▸ **Problem requirements**
Repeat the listing in full. Nothing may be added or left out.

▸ **Data provided**
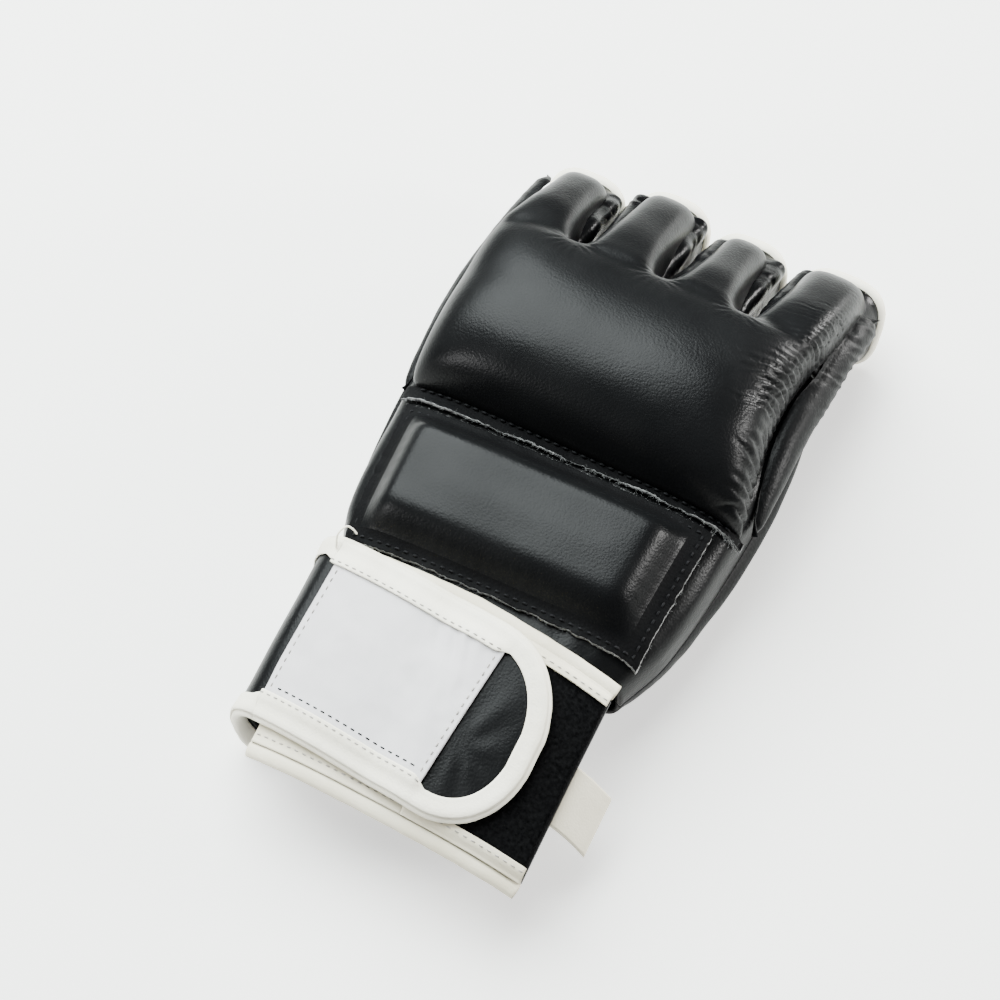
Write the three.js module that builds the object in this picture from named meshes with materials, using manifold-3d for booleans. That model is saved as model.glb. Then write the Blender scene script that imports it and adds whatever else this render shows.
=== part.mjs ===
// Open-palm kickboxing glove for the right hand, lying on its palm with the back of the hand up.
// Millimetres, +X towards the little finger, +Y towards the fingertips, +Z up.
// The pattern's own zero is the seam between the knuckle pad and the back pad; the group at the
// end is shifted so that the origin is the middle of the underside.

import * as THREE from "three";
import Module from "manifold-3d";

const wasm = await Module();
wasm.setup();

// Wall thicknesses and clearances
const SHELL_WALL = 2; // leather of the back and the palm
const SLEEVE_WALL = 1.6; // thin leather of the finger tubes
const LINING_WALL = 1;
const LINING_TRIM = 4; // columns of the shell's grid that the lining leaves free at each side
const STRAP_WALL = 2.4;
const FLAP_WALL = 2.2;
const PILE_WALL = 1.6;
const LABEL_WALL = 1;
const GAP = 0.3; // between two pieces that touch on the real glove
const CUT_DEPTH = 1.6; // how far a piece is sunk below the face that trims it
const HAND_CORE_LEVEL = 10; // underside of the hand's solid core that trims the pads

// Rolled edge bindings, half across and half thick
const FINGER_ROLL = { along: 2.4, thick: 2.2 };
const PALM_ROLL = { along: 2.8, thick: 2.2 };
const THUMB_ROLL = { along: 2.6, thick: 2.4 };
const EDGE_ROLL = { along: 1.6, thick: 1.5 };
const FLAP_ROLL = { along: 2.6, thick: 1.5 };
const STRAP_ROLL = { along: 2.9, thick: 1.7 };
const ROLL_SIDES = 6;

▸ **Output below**
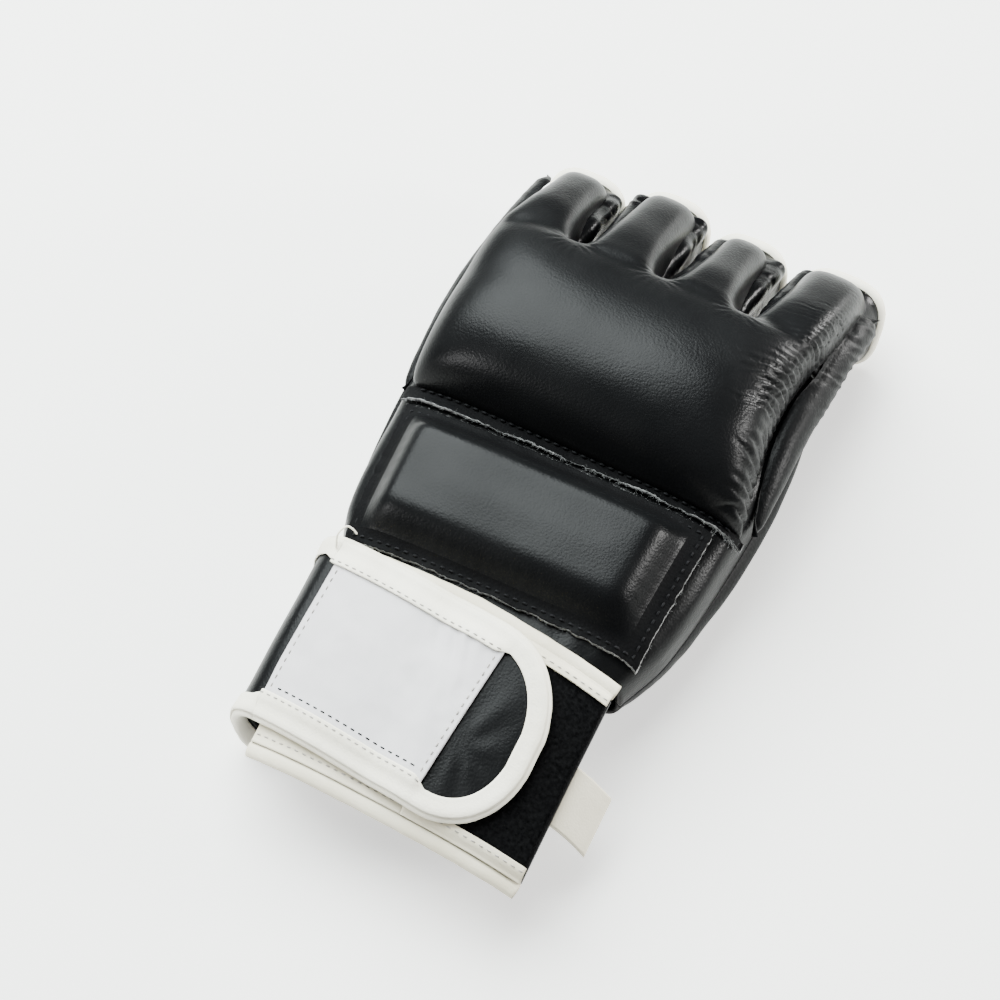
Write the three.js module that builds the object in this picture from named meshes with materials, using manifold-3d for booleans. That model is saved as model.glb. Then write the Blender scene script that imports it and adds whatever else this render shows.
=== part.mjs ===
// Open-palm kickboxing glove for the right hand, lying on its palm with the back of the hand up.
// Millimetres, +X towards the little finger, +Y towards the fingertips, +Z up.
// The pattern's own zero is the seam between the knuckle pad and the back pad; the group at the
// end is shifted so that the origin is the middle of the underside.

import * as THREE from "three";
import Module from "manifold-3d";

const wasm = await Module();
wasm.setup();

// Wall thicknesses and clearances
const SHELL_WALL = 2; // leather of the back and the palm
const SLEEVE_WALL = 1.6; // thin leather of the finger tubes
const LINING_WALL = 1;
const LINING_TRIM = 4; // columns of the shell's grid that the lining leaves free at each side
const STRAP_WALL = 2.4;
const FLAP_WALL = 2.2;
const PILE_WALL = 1.6;
const LABEL_WALL = 1;
const GAP = 0.3; // between two pieces that touch on the real glove
const CUT_DEPTH = 1.6; // how far a piece is sunk below the face that trims it
const HAND_CORE_LEVEL = 10; // underside of the hand's solid core that trims the pads

// Rolled edge bindings, half across and half thick
const FINGER_ROLL = { along: 2.4, thick: 2.2 };
const PALM_ROLL = { along: 2.8, thick: 2.2 };
const THUMB_ROLL = { along: 2.6, thick: 2.4 };
const EDGE_ROLL = { along: 1.6, thick: 1.5 };
const FLAP_ROLL = { along: 2.6, thick: 1.5 };
const STRAP_ROLL = { along: 2.9, thick: 1.7 };
const ROLL_SIDES = 6;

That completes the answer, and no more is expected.